> _Data excerpt_:

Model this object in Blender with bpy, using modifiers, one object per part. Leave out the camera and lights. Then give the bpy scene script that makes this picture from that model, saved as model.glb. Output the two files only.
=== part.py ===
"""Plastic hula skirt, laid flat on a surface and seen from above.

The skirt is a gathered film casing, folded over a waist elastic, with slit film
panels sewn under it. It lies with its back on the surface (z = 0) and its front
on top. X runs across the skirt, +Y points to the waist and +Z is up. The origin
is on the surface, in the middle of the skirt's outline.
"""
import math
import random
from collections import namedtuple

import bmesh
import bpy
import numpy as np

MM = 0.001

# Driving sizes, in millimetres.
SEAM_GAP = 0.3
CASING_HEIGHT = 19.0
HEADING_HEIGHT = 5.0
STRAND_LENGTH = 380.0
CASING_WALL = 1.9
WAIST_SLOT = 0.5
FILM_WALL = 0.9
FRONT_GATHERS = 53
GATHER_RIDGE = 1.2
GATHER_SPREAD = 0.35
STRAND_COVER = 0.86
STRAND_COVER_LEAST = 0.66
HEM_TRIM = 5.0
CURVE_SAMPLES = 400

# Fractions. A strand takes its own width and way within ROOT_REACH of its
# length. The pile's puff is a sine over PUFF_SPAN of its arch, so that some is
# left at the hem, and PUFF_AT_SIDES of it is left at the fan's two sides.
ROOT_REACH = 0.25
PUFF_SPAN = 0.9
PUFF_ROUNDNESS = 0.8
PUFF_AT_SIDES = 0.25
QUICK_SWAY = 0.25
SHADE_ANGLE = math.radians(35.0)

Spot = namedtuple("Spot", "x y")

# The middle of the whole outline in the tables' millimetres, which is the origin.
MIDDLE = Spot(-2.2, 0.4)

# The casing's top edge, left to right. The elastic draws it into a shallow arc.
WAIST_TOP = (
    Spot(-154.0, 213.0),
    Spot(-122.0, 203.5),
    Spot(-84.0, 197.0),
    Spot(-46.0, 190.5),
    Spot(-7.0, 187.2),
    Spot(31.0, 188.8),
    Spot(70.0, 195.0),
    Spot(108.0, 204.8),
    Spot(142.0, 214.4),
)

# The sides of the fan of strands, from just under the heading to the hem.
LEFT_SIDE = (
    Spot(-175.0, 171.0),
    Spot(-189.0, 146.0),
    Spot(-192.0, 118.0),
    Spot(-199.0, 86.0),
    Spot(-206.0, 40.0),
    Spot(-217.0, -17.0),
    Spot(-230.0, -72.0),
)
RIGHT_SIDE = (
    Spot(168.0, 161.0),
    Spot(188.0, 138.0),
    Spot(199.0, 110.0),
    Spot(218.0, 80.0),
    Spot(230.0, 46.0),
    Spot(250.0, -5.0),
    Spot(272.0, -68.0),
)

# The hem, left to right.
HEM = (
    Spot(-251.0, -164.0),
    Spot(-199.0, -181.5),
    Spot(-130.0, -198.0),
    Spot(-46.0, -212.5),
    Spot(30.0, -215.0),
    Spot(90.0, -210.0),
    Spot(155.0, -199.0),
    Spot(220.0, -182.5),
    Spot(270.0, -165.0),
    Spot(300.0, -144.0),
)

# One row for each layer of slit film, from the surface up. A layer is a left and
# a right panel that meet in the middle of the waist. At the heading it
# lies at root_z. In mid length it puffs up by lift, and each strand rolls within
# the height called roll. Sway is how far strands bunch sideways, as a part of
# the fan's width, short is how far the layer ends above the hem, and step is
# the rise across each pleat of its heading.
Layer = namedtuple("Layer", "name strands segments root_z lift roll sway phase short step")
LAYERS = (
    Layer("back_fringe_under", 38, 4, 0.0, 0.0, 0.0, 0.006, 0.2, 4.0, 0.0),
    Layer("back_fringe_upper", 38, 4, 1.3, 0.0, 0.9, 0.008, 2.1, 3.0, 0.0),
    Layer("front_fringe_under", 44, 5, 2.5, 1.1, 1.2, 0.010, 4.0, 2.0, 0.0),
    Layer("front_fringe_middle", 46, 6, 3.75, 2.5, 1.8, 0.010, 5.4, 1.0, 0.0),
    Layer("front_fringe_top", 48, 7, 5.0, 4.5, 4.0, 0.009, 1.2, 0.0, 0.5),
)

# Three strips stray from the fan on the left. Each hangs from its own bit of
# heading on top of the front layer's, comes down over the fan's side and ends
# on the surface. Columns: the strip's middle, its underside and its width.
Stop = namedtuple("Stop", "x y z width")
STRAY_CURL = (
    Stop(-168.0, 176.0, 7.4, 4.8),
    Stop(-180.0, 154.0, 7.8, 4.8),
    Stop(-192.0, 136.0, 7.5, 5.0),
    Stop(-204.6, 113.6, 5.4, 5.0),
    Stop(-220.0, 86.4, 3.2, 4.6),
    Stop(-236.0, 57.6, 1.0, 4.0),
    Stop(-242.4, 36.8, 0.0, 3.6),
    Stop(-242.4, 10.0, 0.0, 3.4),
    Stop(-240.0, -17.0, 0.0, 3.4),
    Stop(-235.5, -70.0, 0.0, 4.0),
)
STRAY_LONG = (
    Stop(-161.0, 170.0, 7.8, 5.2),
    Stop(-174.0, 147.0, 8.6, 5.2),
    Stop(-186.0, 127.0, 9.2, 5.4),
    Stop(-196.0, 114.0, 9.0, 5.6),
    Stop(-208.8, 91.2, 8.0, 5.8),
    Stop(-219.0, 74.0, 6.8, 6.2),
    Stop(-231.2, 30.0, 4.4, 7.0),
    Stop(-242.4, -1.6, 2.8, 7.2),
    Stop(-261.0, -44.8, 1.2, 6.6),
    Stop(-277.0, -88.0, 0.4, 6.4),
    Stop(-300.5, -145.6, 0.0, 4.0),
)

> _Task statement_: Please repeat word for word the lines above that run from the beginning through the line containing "seen from above.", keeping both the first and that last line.

> _Solution to the problem_:
Model this object in Blender with bpy, using modifiers, one object per part. Leave out the camera and lights. Then give the bpy scene script that makes this picture from that model, saved as model.glb. Output the two files only.
=== part.py ===
"""Plastic hula skirt, laid flat on a surface and seen from above.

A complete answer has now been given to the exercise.